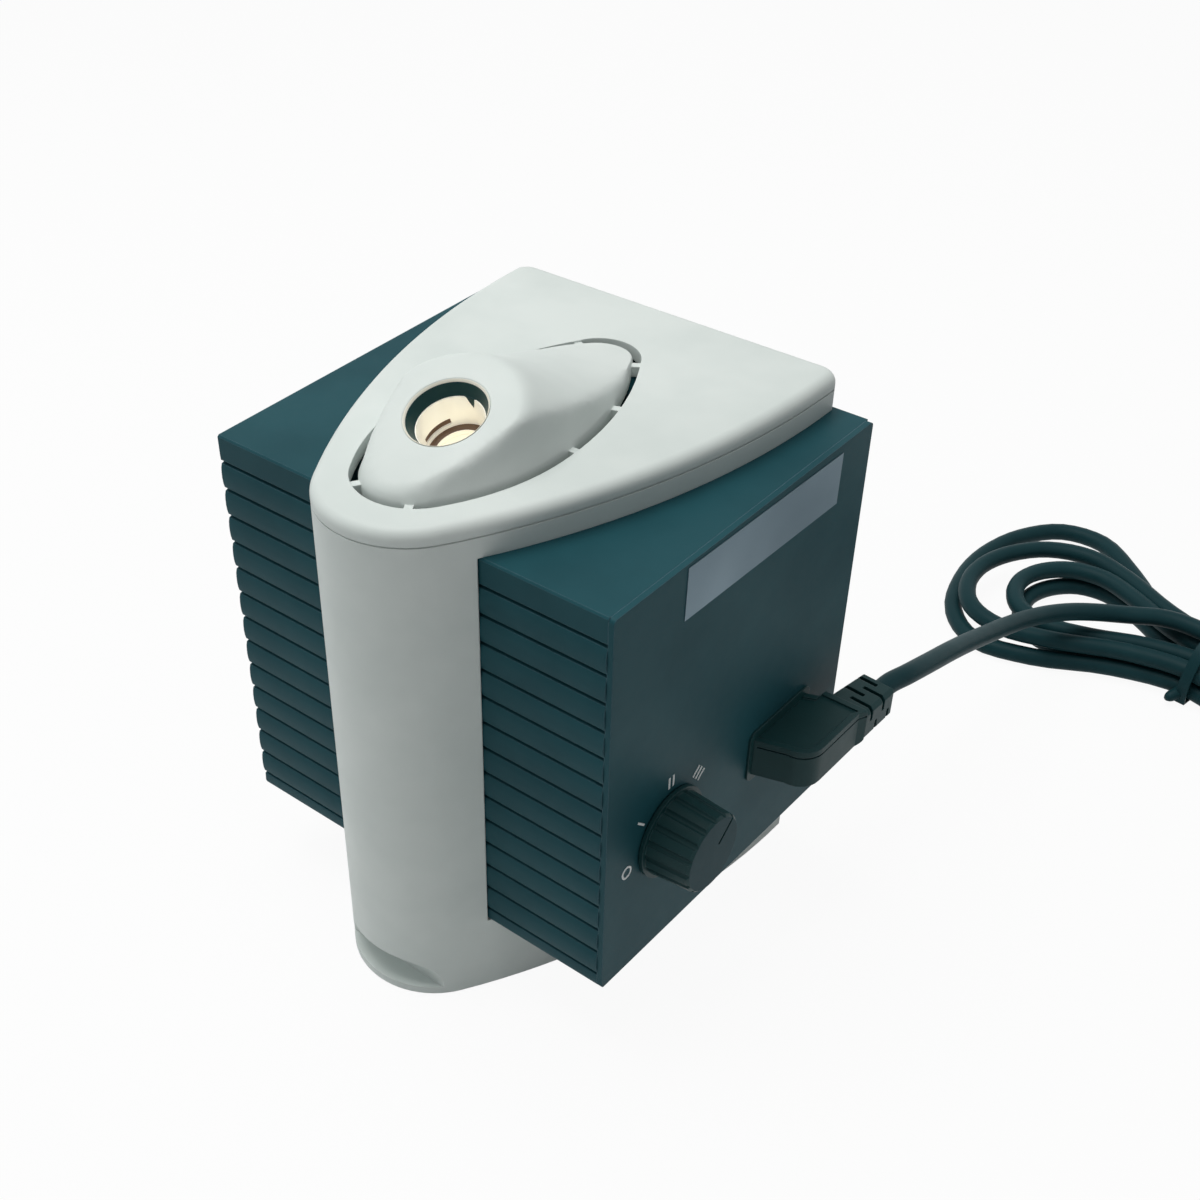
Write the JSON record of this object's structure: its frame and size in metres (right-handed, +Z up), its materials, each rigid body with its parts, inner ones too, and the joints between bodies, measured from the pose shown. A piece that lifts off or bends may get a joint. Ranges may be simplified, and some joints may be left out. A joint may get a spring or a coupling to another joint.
{
  "type": "fiber optic illuminator",
  "caption": "Bench light source: ribbed lamp box on a curved light-grey spine, raised tilted light-guide port on top, four-step selector knob and angled mains lead on the right side.",
  "frame": {"origin": "centre of the front rubber foot on the table, under the nose of the spine", "axes": "+Z up, -Y to the front where the nose and the ribs are, +X to the side with the knob and the mains inlet"},
  "size_m": [0.4438, 0.3975, 0.2105],
  "materials": {
    "light_shell": "fine-textured moulded plastic, light grey",
    "dark_case": "matte slate blue-grey coat",
    "black_plastic": "matte black plastic",
    "brass": "turned brass",
    "glass": "polished",
    "reflector": "bright metallised bowl",
    "steel": "zinc-plated sheet",
    "core": "laminated steel sheet",
    "copper": "enamelled copper wire",
    "white_plastic": "moulded",
    "ceramic": "glazed ceramic",
    "board": "lacquered board",
    "lead_red": "silicone sleeve",
    "pad": "soft rubber",
    "cord": "satin cord jacket",
    "print": "printed marks",
    "label": "bare brushed label plate"
  },
  "bodies": {
    "base": {"heat_filter": "glass", "filter_clip": "steel", "lamp_reflector": "reflector", "lamp_capsule": "glass", "lamp_pins": "brass", "lamp_socket": "ceramic", "lamp_frame": "steel", "lamp_frame_screws": "steel", "lamp_leads": "lead_red", "spine_body": "light_shell", "base_plate": "dark_case", "base_screws": "steel", "foot_pads": "pad", "case_sleeve": "dark_case", "case_screws": "steel", "side_panel_right": "dark_case", "side_panel_left": "dark_case", "transformer_core": "core", "transformer_bobbin": "white_plastic", "transformer_winding": "copper", "transformer_strap": "steel", "strap_screws": "steel", "circuit_board": "board", "board_parts": "black_plastic", "board_standoffs": "brass", "rotary_switch": "black_plastic", "switch_nut": "steel", "dial_marks": "print", "inlet_body": "black_plastic", "inlet_pins": "steel", "plug_body": "black_plastic", "plug_boot": "cord", "cord_run": "cord", "cord_hank": "cord", "hank_tie": "cord", "mains_plug": "black_plastic", "mains_plug_pins": "brass", "label_plate": "label"},
    "cover": {"top_cover": "light_shell", "port_dome": "light_shell", "port_ring": "black_plastic", "guide_sleeve": "brass", "exit_window": "glass", "window_clip": "steel"},
    "knob": {"selector_knob": "black_plastic", "switch_shaft": "steel"}
  },
  "joints": [
    {"name": "selector", "type": "hinge", "parent": "base", "child": "knob", "pos_m": [0.0765, 0.032, 0.078], "axis": [1, 0, 0], "range_deg": [0, 144]},
    {"name": "cover_lift", "type": "slide", "parent": "base", "child": "cover", "axis": [0, 0, 1], "range_m": [0, 0.06]}
  ]
}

____________

:: Directions for this task ::
Copy each line that contains the word "joints".

:: Answer for the task ::
Write the JSON record of this object's structure: its frame and size in metres (right-handed, +Z up), its materials, each rigid body with its parts, inner ones too, and the joints between bodies, measured from the pose shown. A piece that lifts off or bends may get a joint. Ranges may be simplified, and some joints may be left out. A joint may get a spring or a coupling to another joint.
  "joints": [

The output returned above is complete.